Fournier et poêlier, un même métier ? 

Le constructeur de fours est avant tout un maçon, qui sait construire des voûtes, des arcs, qui maîtrise les mortiers argile, chaux et même plâtre… Il connaît le travail des boulangers. Avec un peu de persévérance, il peut apprendre le calcul, s’intéresser aux recherches sur les foyers, comprendre l’enjeu des dilatations pour soigner les revêtements de surface et tous les éléments d’un habitat intérieur, apprendre à connaître les fournisseurs d’accastillage de poêles, libérer la créativité nécessaire à la construction d’un poêle.

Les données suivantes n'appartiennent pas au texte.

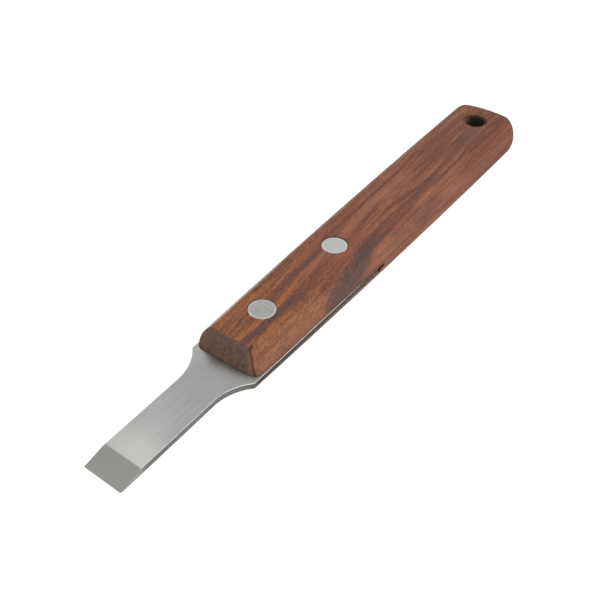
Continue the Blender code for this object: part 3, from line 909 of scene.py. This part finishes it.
metal = {
    "brushDark": (0.295, 0.304, 0.300), "brushPale": (0.445, 0.450, 0.440), "hair": (0.282, 0.282, 0.279),
    "cloud": (0.466, 0.462, 0.445), "tipHighlight": (0.548, 0.540, 0.511),
    "groundDark": (0.290, 0.290, 0.272), "groundPale": (0.330, 0.330, 0.308), "brushDepth": 0.000012,
    # the sheared and tip-side colours are a painted reflection of dark surroundings
    "shadedSideDark": (0.10, 0.10, 0.095), "shadedSidePale": (0.20, 0.20, 0.19),
    # the gripped colours are painted shade for steel inside the kerf
    "kerfShadeDark": (0.020, 0.015, 0.012), "kerfShadePale": (0.065, 0.055, 0.048),
    "tipSideDark": (0.25, 0.25, 0.235), "tipSidePale": (0.30, 0.30, 0.285),
    # the edge colours are a painted highlight on the rounded blade edges
    "edgeHighlightDark": (0.50, 0.50, 0.49), "edgeHighlightPale": (0.82, 0.82, 0.81),
    "headDark": (0.300, 0.305, 0.292), "headPale": (0.555, 0.555, 0.520), "dent": (0.282, 0.282, 0.282),
    "rearSheenDark": (0.515, 0.512, 0.500), "rearSheenPale": (0.680, 0.676, 0.655),
    "headRimHighlight": (0.72, 0.72, 0.70), "roughDepth": 0.00002,
}


def makeBrushedSteel():
    material, tree, shader = newMaterial("brushedSteel")
    station, y, z = millimetres(tree)
    number, ramp, times, mix = shortForms(tree)
    brush = noise(tree, station, y, z, (0.06, 7.0, 7.0), 3.0, 0.7)
    hairs = noise(tree, station, y, z, (0.05, 3.2, 3.2), 2.0, 0.6, shift=5.0)
    clouds = noise(tree, station, y, z, (0.05, 0.15, 0.15), 2.0, 0.5, shift=9.0)
    cross = noise(tree, station, y, z, (9.0, 0.25, 0.25), 2.0, 0.6)
    grindEnd, backEnd = steel["grindLength"] * 1000, steel["backGrind"] * 1000
    ground = times(ramp(z, -1.98, -1.94), ramp(station, grindEnd + 0.05, grindEnd - 0.05))
    ground = number("MAXIMUM", ground, ramp(station, backEnd + 0.05, backEnd - 0.05))
    streaky = number("MULTIPLY_ADD", ramp(hairs, 0.36, 0.64), 0.42, times(brush, 0.58))
    color = mix(streaky, metal["brushDark"], metal["brushPale"])
    color = mix(times(ramp(hairs, 0.55, 0.75), 0.35), color, metal["hair"])
    color = mix(times(ramp(clouds, 0.4, 0.7), 0.25), color, metal["cloud"])
    # painted highlight: the face grows paler towards the tip
    color = mix(times(ramp(station, 20, 8), 0.80), color, metal["tipHighlight"])
    color = mix(ground, color, mix(cross, metal["groundDark"], metal["groundPale"]))
    rough = number("ADD", number("ADD", 0.27, times(brush, 0.14)), times(ground, 0.05))
    relief = number("ADD", times(number("SUBTRACT", 1, ground), brush), times(ground, cross, 0.5))
    setSurface(tree, shader, color, rough, relief, 0.5, metal["brushDepth"], 1)
    shader.inputs["Anisotropic"].default_value = 0.5
    feed(tree, shader.inputs["Tangent"], xyz(tree, y=1.0))
    return material


def makeShearedSteel():
    material, tree, shader = newMaterial("shearedSteel")
    station, y, z = millimetres(tree)
    grain = noise(tree, station, y, z, (0.5, 4.0, 6.0), 3.0, 0.7)
    # painted reflection: the sheared sides are darker than the faces, less so near the tip
    color = tint(tree, grain, metal["shadedSideDark"], metal["shadedSidePale"])
    # painted shade: inside the handle the tang's sides are near black
    kerfShadeShare = remap(tree, station, frontStation - 3, frontStation + 1)
    color = tint(tree, kerfShadeShare, color, tint(tree, grain, metal["kerfShadeDark"], metal["kerfShadePale"]))
    tipSide = tint(tree, grain, metal["tipSideDark"], metal["tipSidePale"])
    color = tint(tree, remap(tree, station, 9, 6), color, tipSide)
    rough = remap(tree, grain, 0.3, 0.7, 0.40, 0.60)
    setSurface(tree, shader, color, rough, grain, 0.5, metal["roughDepth"], 1)
    return material


def makeEdgeHighlightAndShade():
    material, tree, shader = newMaterial("edgeHighlightAndShade")
    station, y, z = millimetres(tree)
    edgeVariation = noise(tree, station, y, z, (0.35, 1.0, 1.0), 3.0, 0.7)
    # painted highlight: the rounded edges are far paler than the faces
    color = tint(tree, edgeVariation, metal["edgeHighlightDark"], metal["edgeHighlightPale"])
    # painted shade: deep in the kerf the edges are near black
    deepInKerf = remap(tree, station, 99.0, 100.5)
    color = tint(tree, deepInKerf, color, metal["kerfShadeDark"])
    rough = calc(tree, "MAXIMUM", remap(tree, edgeVariation, 0.3, 0.7, 0.22, 0.36), product(tree, deepInKerf, 0.8))
    setSurface(tree, shader, color, rough, edgeVariation, 0.4, metal["roughDepth"], 1)
    return material


def makeRivetMetal():
    material, tree, shader = newMaterial("rivetAluminium")
    station, y, z = millimetres(tree)
    number, ramp, times, mix = shortForms(tree)
    scratches = noise(tree, station, y, z, (1.2, 5.0, 2.0), 4.0, 0.75)
    dents = noise(tree, station, y, z, (0.5, 0.5, 0.5), 3.0, 0.6, shift=3.0)
    color = mix(ramp(scratches, 0.30, 0.70), metal["headDark"], metal["headPale"])
    color = mix(times(ramp(dents, 0.5, 0.75), 0.5), color, metal["dent"])
    fromCentre = number("MINIMUM", *[fromAxis(tree, where, station, y) for where in rivetStations])
    # painted highlight: the rear head is paler than the front one
    rearSheen = mix(scratches, metal["rearSheenDark"], metal["rearSheenPale"])
    color = mix(times(ramp(station, 70, 85), 0.8), color, rearSheen)
    # painted highlight: a pale ring near the edge of each head
    worn = times(ramp(fromCentre, 3.1, 3.6), ramp(dents, 0.40, 0.62, 0.10, 0.55))
    color = mix(worn, color, metal["headRimHighlight"])
    setSurface(tree, shader, color, ramp(scratches, 0.3, 0.7, 0.30, 0.48),
               number("ADD", scratches, dents), 0.5, metal["roughDepth"], 1)
    return material


handlePiece = makeHandle(makeRosewood())
print("handle:", len(handlePiece.data.polygons), "faces")
bladePiece = makeBlade(makeBrushedSteel(), makeShearedSteel(), makeEdgeHighlightAndShade())
print("blade:", len(bladePiece.data.polygons), "faces")
rivetPieces = makeRivets(makeRivetMetal())
print("rivets:", [len(piece.data.polygons) for piece in rivetPieces], "faces")

for piece, nodes, slotName in (
    (handlePiece, ["handle"], "handle_wood"),
    (bladePiece, ["blade"], "blade_steel"),
    (rivetPieces[0], upperRivets, "rivet_metal"),
    (rivetPieces[1], lowerRivets, "rivet_metal"),
):
    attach(piece, "root")
    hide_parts(*nodes)
print("pieces ride on root")


# turns in radians about upright, about its own side and about the line of sight
camera = {"place": (-0.15797, -0.096307, 0.158301), "turn": -0.949, "tilt": 0.831, "roll": 0.013,
          "lens": 45.672}
stage = {
    "floorSize": 8, "floorDrop": 0.0002, "floorGrey": 0.35, "floorRoughness": 0.9, "floorGlow": 0.84,
    "world": 0.85,
    # (name, direction from the tool, distance, width, height, watts)
    "softboxes": [
        ("frontBox", (-0.45, -0.50, 0.74), 1.0, 1.5, 1.5, 6.8),
        ("tipBox", (0.20, 0.50, 0.84), 0.8, 0.10, 0.5, 0.14),
        ("edgeBox", (0.60, -0.70, 0.40), 0.9, 0.60, 0.12, 0.45),
    ],
}


def makeCamera():
    data = bpy.data.cameras.new("camera")
    data.sensor_width = 36
    data.lens = camera["lens"]
    data.clip_start = 0.01
    item = newObject("camera", data)
    turn = Matrix.Rotation(camera["turn"], 4, "Z") @ Matrix.Rotation(camera["tilt"], 4, "X")
    item.matrix_world = Matrix.Translation(camera["place"]) @ turn @ Matrix.Rotation(camera["roll"], 4, "Z")
    bpy.context.scene.camera = item


def softbox(name, direction, distance, width, height, watts):
    # faces the middle of the tool
    data = bpy.data.lights.new(name, "AREA")
    data.shape = "RECTANGLE"
    data.size, data.size_y = width, height
    data.energy = watts
    item = newObject(name, data)
    item.location = Vector(direction).normalized() * distance
    item.rotation_euler = (-item.location).to_track_quat("-Z", "Y").to_euler()


def makeFloor():
    shape = bmesh.new()
    bmesh.ops.create_grid(shape, x_segments=1, y_segments=1, size=stage["floorSize"])
    bmesh.ops.translate(shape, verts=shape.verts, vec=(0, 0, handleLow.z - stage["floorDrop"]))
    floor = fromBmesh("floor", shape)
    material, tree, shader = newMaterial("whiteFloor")
    for key, value in (("Base Color", (*[stage["floorGrey"]] * 3, 1)), ("Roughness", stage["floorRoughness"]),
                       ("Emission Color", (1, 1, 1, 1)), ("Emission Strength", stage["floorGlow"])):
        feed(tree, shader.inputs[key], value)
    setMaterials(floor, material)
    return floor


makeCamera()
floor = makeFloor()
for box in stage["softboxes"]:
    softbox(*box)
world = bpy.data.worlds.new("studio")
scene.world = world
world.use_nodes = True
background = world.node_tree.nodes["Background"]
background.inputs["Color"].default_value = (1, 1, 1, 1)
background.inputs["Strength"].default_value = stage["world"]
scene.view_settings.view_transform = "Standard"
print("stage set")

Le poêlier souvent calcule, conçoit, crée un volume nouveau et original, et doit organiser des chantiers soignés et rapides pour se faire discret, il utilise des mortiers parfois techniques, s’adapte aux exigences des habitants. Mais il peut prendre goût à un ouvrage plus imposant, plus rustique, qui fait appel à une main-d’œuvre plus nombreuse (on travaille aisément à 6 personnes sur la construction d’un four), à la formulation très artisanale de mortiers terre-chaux aérienne, à la beauté de cet outil de travail qui sert à nourrir les humains et permet une collaboration riche et gourmande avec des boulangers à la fois exigeants et généreux…


Ce four à pain artisanal d’environ 35 tonnes est conçu selon les dispositifs de combustion et de construction de Heikki Hyytiäinen (réalisation Johannes Riesterer, Svenska Jordhus).